Copy each line exactly. Leave nothing out.

*-*-*

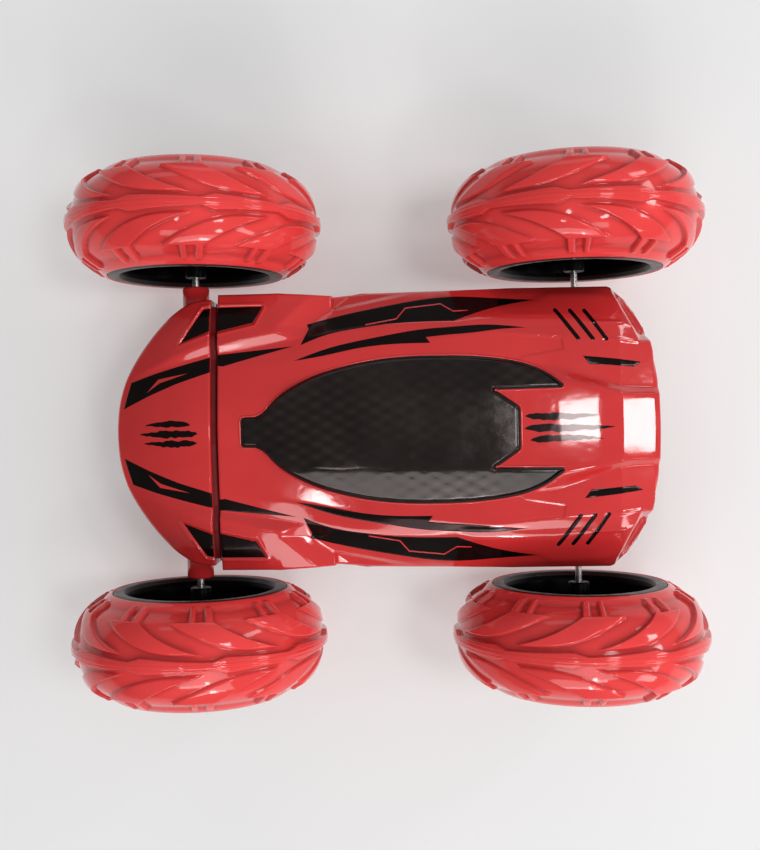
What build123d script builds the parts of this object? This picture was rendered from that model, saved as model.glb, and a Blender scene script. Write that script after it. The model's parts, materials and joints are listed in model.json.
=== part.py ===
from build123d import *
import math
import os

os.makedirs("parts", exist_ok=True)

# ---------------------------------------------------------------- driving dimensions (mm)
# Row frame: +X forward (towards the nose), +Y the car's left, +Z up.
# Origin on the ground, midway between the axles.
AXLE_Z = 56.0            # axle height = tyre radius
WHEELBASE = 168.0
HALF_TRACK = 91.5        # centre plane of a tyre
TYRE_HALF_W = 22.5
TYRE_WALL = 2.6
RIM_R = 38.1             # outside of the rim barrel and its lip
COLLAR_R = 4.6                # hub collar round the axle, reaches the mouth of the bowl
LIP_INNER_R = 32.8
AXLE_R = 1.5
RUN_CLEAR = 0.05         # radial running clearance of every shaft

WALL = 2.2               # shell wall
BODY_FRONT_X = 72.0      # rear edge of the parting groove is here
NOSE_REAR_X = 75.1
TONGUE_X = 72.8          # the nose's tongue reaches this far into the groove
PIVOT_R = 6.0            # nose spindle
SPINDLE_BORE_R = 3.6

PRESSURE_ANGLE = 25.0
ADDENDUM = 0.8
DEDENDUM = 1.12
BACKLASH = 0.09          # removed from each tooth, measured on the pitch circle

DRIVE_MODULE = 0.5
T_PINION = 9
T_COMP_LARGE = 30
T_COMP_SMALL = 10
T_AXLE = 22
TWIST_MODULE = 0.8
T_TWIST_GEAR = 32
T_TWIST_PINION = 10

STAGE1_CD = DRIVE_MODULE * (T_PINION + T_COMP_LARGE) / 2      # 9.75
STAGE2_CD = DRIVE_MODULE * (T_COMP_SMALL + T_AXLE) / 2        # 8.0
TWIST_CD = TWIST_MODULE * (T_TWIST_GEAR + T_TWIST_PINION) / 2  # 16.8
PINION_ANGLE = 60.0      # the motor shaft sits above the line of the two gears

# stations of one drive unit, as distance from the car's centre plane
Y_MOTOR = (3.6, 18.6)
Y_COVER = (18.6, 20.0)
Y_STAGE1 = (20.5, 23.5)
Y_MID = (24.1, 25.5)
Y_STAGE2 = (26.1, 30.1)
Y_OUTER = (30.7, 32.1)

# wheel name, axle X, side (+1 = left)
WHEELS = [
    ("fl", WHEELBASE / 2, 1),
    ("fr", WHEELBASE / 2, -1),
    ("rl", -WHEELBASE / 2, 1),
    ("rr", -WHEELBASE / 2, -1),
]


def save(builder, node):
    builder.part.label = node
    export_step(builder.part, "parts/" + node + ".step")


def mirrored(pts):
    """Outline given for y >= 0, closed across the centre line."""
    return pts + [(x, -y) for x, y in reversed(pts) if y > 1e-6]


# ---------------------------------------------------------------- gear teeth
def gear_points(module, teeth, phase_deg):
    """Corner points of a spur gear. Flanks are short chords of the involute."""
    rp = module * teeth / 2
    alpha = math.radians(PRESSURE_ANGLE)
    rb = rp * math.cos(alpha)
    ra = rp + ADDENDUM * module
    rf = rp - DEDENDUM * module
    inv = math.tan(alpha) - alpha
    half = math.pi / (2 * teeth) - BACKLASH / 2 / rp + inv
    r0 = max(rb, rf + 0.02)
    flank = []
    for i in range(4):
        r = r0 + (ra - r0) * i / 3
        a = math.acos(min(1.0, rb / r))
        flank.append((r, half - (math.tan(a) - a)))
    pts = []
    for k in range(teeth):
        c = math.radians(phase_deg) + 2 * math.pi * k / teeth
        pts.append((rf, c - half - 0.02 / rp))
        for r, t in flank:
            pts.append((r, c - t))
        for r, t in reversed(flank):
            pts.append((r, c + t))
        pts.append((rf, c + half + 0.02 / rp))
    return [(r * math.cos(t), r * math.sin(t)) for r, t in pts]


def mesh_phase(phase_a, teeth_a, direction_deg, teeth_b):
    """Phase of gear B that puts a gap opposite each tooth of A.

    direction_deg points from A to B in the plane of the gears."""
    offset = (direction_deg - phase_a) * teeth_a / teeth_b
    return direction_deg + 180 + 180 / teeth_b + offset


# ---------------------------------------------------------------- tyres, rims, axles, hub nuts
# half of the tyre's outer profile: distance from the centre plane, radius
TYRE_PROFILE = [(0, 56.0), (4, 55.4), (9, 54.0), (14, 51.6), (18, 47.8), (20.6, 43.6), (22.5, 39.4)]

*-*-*

OUTPUT OF THE TASK =
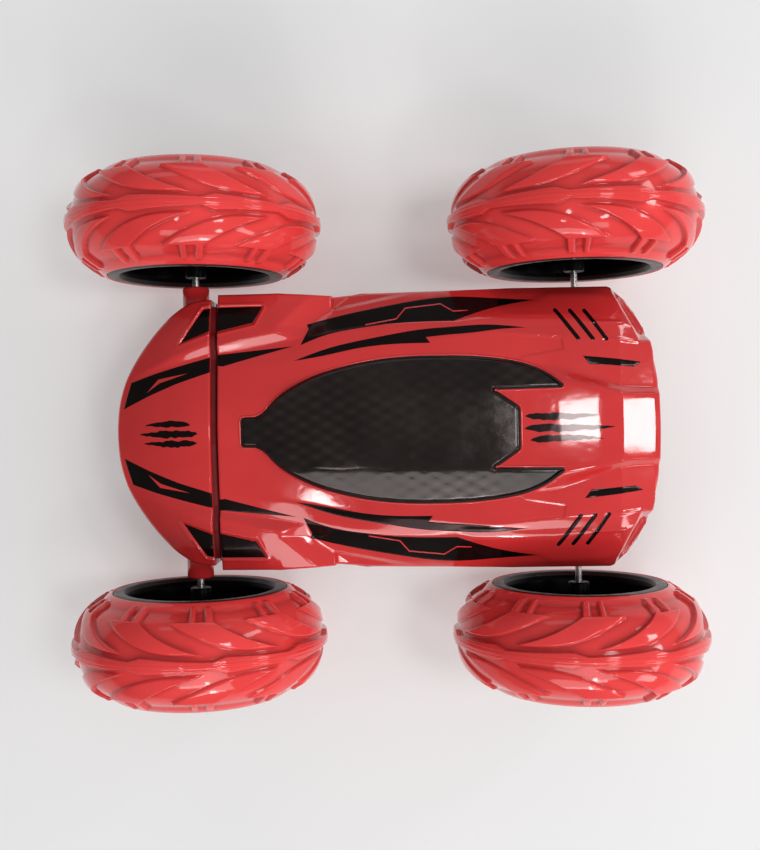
What build123d script builds the parts of this object? This picture was rendered from that model, saved as model.glb, and a Blender scene script. Write that script after it. The model's parts, materials and joints are listed in model.json.
=== part.py ===
from build123d import *
import math
import os

os.makedirs("parts", exist_ok=True)

# ---------------------------------------------------------------- driving dimensions (mm)
# Row frame: +X forward (towards the nose), +Y the car's left, +Z up.
# Origin on the ground, midway between the axles.
AXLE_Z = 56.0            # axle height = tyre radius
WHEELBASE = 168.0
HALF_TRACK = 91.5        # centre plane of a tyre
TYRE_HALF_W = 22.5
TYRE_WALL = 2.6
RIM_R = 38.1             # outside of the rim barrel and its lip
COLLAR_R = 4.6                # hub collar round the axle, reaches the mouth of the bowl
LIP_INNER_R = 32.8
AXLE_R = 1.5
RUN_CLEAR = 0.05         # radial running clearance of every shaft

WALL = 2.2               # shell wall
BODY_FRONT_X = 72.0      # rear edge of the parting groove is here
NOSE_REAR_X = 75.1
TONGUE_X = 72.8          # the nose's tongue reaches this far into the groove
PIVOT_R = 6.0            # nose spindle
SPINDLE_BORE_R = 3.6

PRESSURE_ANGLE = 25.0
ADDENDUM = 0.8
DEDENDUM = 1.12
BACKLASH = 0.09          # removed from each tooth, measured on the pitch circle

DRIVE_MODULE = 0.5
T_PINION = 9
T_COMP_LARGE = 30
T_COMP_SMALL = 10
T_AXLE = 22
TWIST_MODULE = 0.8
T_TWIST_GEAR = 32
T_TWIST_PINION = 10

STAGE1_CD = DRIVE_MODULE * (T_PINION + T_COMP_LARGE) / 2      # 9.75
STAGE2_CD = DRIVE_MODULE * (T_COMP_SMALL + T_AXLE) / 2        # 8.0
TWIST_CD = TWIST_MODULE * (T_TWIST_GEAR + T_TWIST_PINION) / 2  # 16.8
PINION_ANGLE = 60.0      # the motor shaft sits above the line of the two gears

# stations of one drive unit, as distance from the car's centre plane
Y_MOTOR = (3.6, 18.6)
Y_COVER = (18.6, 20.0)
Y_STAGE1 = (20.5, 23.5)
Y_MID = (24.1, 25.5)
Y_STAGE2 = (26.1, 30.1)
Y_OUTER = (30.7, 32.1)

# wheel name, axle X, side (+1 = left)
WHEELS = [
    ("fl", WHEELBASE / 2, 1),
    ("fr", WHEELBASE / 2, -1),
    ("rl", -WHEELBASE / 2, 1),
    ("rr", -WHEELBASE / 2, -1),
]


def save(builder, node):
    builder.part.label = node
    export_step(builder.part, "parts/" + node + ".step")


def mirrored(pts):
    """Outline given for y >= 0, closed across the centre line."""
    return pts + [(x, -y) for x, y in reversed(pts) if y > 1e-6]


# ---------------------------------------------------------------- gear teeth
def gear_points(module, teeth, phase_deg):
    """Corner points of a spur gear. Flanks are short chords of the involute."""
    rp = module * teeth / 2
    alpha = math.radians(PRESSURE_ANGLE)
    rb = rp * math.cos(alpha)
    ra = rp + ADDENDUM * module
    rf = rp - DEDENDUM * module
    inv = math.tan(alpha) - alpha
    half = math.pi / (2 * teeth) - BACKLASH / 2 / rp + inv
    r0 = max(rb, rf + 0.02)
    flank = []
    for i in range(4):
        r = r0 + (ra - r0) * i / 3
        a = math.acos(min(1.0, rb / r))
        flank.append((r, half - (math.tan(a) - a)))
    pts = []
    for k in range(teeth):
        c = math.radians(phase_deg) + 2 * math.pi * k / teeth
        pts.append((rf, c - half - 0.02 / rp))
        for r, t in flank:
            pts.append((r, c - t))
        for r, t in reversed(flank):
            pts.append((r, c + t))
        pts.append((rf, c + half + 0.02 / rp))
    return [(r * math.cos(t), r * math.sin(t)) for r, t in pts]


def mesh_phase(phase_a, teeth_a, direction_deg, teeth_b):
    """Phase of gear B that puts a gap opposite each tooth of A.

    direction_deg points from A to B in the plane of the gears."""
    offset = (direction_deg - phase_a) * teeth_a / teeth_b
    return direction_deg + 180 + 180 / teeth_b + offset


# ---------------------------------------------------------------- tyres, rims, axles, hub nuts
# half of the tyre's outer profile: distance from the centre plane, radius
TYRE_PROFILE = [(0, 56.0), (4, 55.4), (9, 54.0), (14, 51.6), (18, 47.8), (20.6, 43.6), (22.5, 39.4)]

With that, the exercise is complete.